Right: Trainer Richard Dutrow, jockey Kent Desormeaux, and owner Michael Iabarone hold up the Kentucky Derby trophy. Iavarone, managing partner of winning ownership group IEAH Stables, said, "Kent's a money rider. When the money's on the line, Kent's there. He's
strong, aggressive, very hungry still and I thought he fit the horse well."
Left: Big Brown in the post parade. Winning jockey Kent Desormeaux said, "It was a beautiful, uneventful trip. We were dreaming of this happening, an uneventful cruise down the front side the first time, with no alterations in course. He just slid over; he did it so within himself. He truly was in a gallop to the quarter pole. That's his maximum cruising speed. He added power to the stride when I needed it. You saw him out there. I'll let him do the talking. Talent-wise, he's the best horse I've ever ridden."
Right: Big Brown looks at the photographers as he heads back to the barn.
Right: Big Brown just after the finish. Most of the finish line was in deep shadow, but just after was sunny. When asked about the Preakness, trainer Richard Dutrow said, "His next race coming up is out of my hands, because it's coming back in two weeks. I'm not going to have a chance to train him. My hands are tied. I know he looks like he's the best horse of his crop, but still he's got to go over there in two weeks and has to show up
there the right way again. I don't think I'm going to feel as confident."

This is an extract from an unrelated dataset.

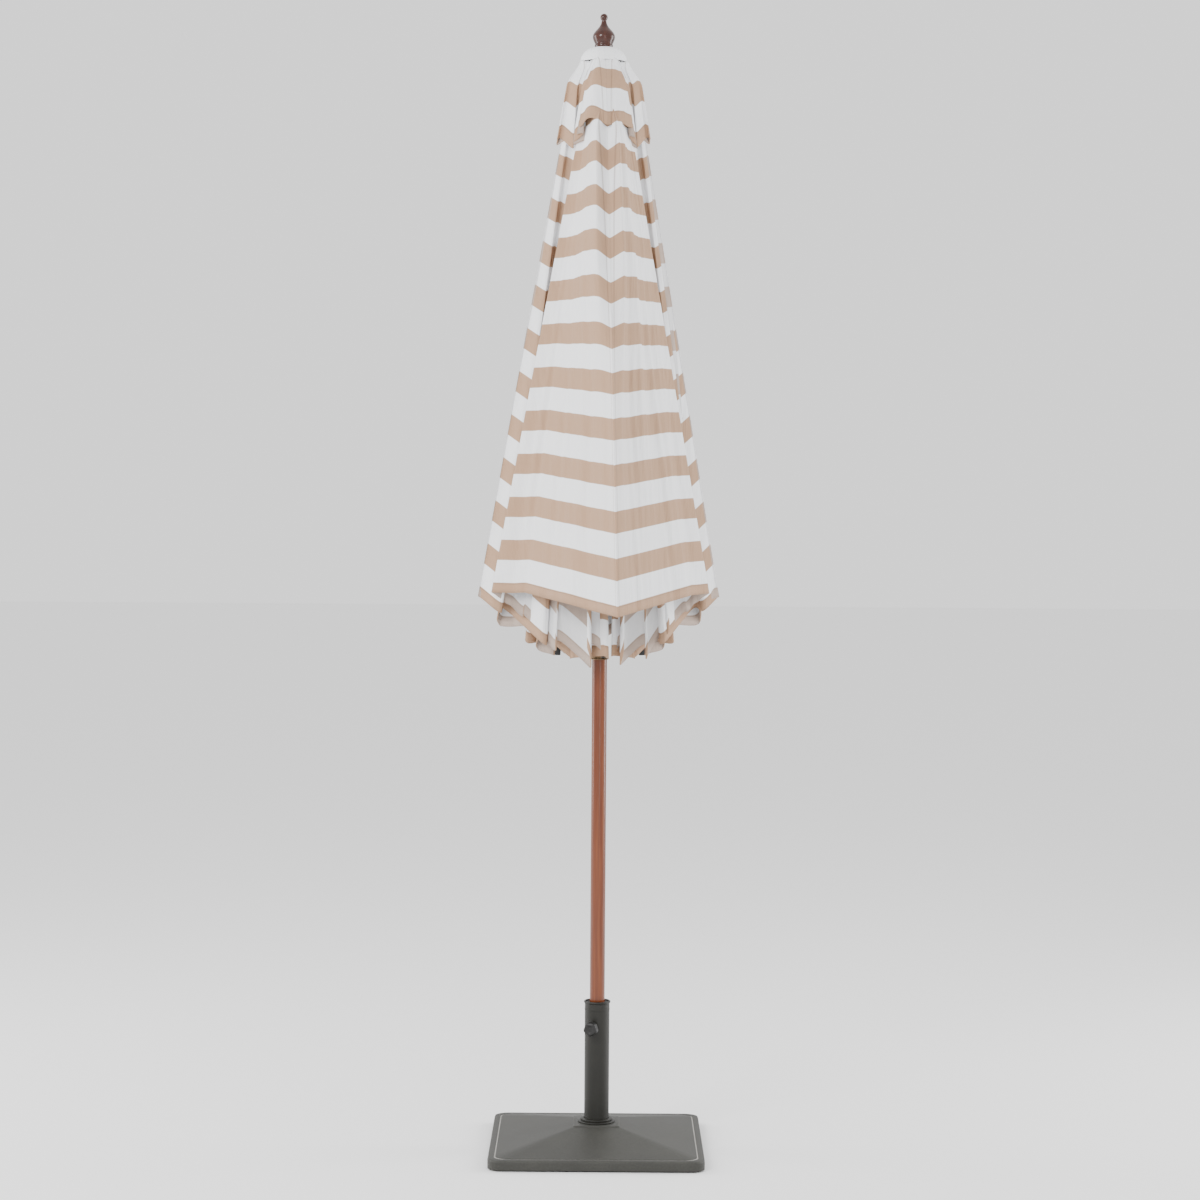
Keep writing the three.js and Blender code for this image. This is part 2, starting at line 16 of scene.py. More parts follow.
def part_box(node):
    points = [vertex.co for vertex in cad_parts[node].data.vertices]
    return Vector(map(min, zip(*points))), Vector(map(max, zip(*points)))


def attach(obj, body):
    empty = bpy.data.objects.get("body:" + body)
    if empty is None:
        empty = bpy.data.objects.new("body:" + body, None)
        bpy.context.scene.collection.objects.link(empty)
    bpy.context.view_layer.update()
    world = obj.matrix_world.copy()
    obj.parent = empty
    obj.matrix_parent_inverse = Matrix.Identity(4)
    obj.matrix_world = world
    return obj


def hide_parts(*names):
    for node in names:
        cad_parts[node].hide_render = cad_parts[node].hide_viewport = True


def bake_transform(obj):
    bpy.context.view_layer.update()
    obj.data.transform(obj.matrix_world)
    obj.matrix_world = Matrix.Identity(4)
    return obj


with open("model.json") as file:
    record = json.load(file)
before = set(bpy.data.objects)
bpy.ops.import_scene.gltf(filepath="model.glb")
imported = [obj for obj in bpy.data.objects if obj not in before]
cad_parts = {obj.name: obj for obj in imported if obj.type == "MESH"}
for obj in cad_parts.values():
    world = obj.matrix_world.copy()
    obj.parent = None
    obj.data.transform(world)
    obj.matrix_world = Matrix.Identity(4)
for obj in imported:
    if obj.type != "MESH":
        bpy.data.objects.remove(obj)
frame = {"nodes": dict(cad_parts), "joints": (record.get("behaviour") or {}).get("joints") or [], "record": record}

logging.basicConfig(level=logging.INFO, format="%(message)s")
LOG = logging.getLogger("umbrella")
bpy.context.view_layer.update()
JOINTS = {joint["name"]: joint for joint in frame["joints"]}
UP = Vector((0.0, 0.0, 1.0))
Colour = tuple[float, float, float]


def node_box(name: str) -> tuple[Vector, Vector]:
    """A CAD node's lowest and highest corners."""
    low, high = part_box(name)
    return Vector(low), Vector(high)


# ---- Shader tools ------------------------------------------------------------------------
class Wire:
    """An output socket that adds Math nodes when it is used in an expression."""

    def __init__(self, shader: "Shader", socket: bpy.types.NodeSocket) -> None:
        """Keeps the shader and the socket."""
        self.shader = shader
        self.socket = socket

    def _math(self, operation: str, *values: Any) -> "Wire":
        """One Math node on the values."""
        return self.shader.node("ShaderNodeMath", {"operation": operation}, dict(enumerate(values)))

    def __add__(self, other: Any) -> "Wire":
        """Sum."""
        return self._math("ADD", self, other)

    def __radd__(self, other: Any) -> "Wire":
        """Sum, number first."""
        return self._math("ADD", other, self)

    def __sub__(self, other: Any) -> "Wire":
        """Difference."""
        return self._math("SUBTRACT", self, other)

    def __rsub__(self, other: Any) -> "Wire":
        """Difference, number first."""
        return self._math("SUBTRACT", other, self)

    def __mul__(self, other: Any) -> "Wire":
        """Product."""
        return self._math("MULTIPLY", self, other)

    def __rmul__(self, other: Any) -> "Wire":
        """Product, number first."""
        return self._math("MULTIPLY", other, self)

    def __truediv__(self, other: Any) -> "Wire":
        """Quotient."""
        return self._math("DIVIDE", self, other)

    def sin(self) -> "Wire":
        """Sine, of radians."""
        return self._math("SINE", self)

    def fract(self) -> "Wire":
        """The part after the decimal point, always positive."""
        return self._math("FRACT", self)

    def clamp(self) -> "Wire":
        """Held between 0 and 1."""
        return self._math("MINIMUM", self._math("MAXIMUM", self, 0.0), 1.0)

    def larger(self, other: Any) -> "Wire":
        """The larger of the two."""
        return self._math("MAXIMUM", self, other)

    def distance(self, other: float) -> "Wire":
        """How far from a number."""
        return self._math("ABSOLUTE", self - other)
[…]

Right: Eight Belles runs out after the finish. Her trainer Larry Jones said, "She had her ears up as she crossed the wire. We were high- fiving. I told everyone if we run 4th, 5th, or 6th, we've had a great weekend as long as she comes back to the barn good. It was a 1/4 mile after the race. (Breakdowns) just don't happen there. There's always a reason
things happen, but right now I see no reason for this. She ran the race of her
life; she put it out there. She went out in glory. She went out a champion to
us. She was our family. I saw my son yesterday and my daughter today, but I
saw Eight Belles every day. She had been with us for a year. Losing animals
like this isn't fun. We're heartbroken. We're going to miss her." Jockey
Gabriel Saez added, "After we passed the wire I stood up. She started
galloping funny and I tried to pull her up. But she went down." Veterinarian
Dr. Larry Bramlage said, "That is an injury that is painful. There was no way
to save her. It was a catastrophic injury. One of the outriders saw both
ankles collapse as she was running out."
Eight Belles Tribute
Left: Third place finisher Denis of Cork in the post parade. His jockey Calvin Borel said, "He ran a big race. He ran a huge race. We saved every inch of ground we could just to get there. I think he ran a huge race. The colt tried his heart out."
Right: Denis of Cork walks over to the paddock before the race.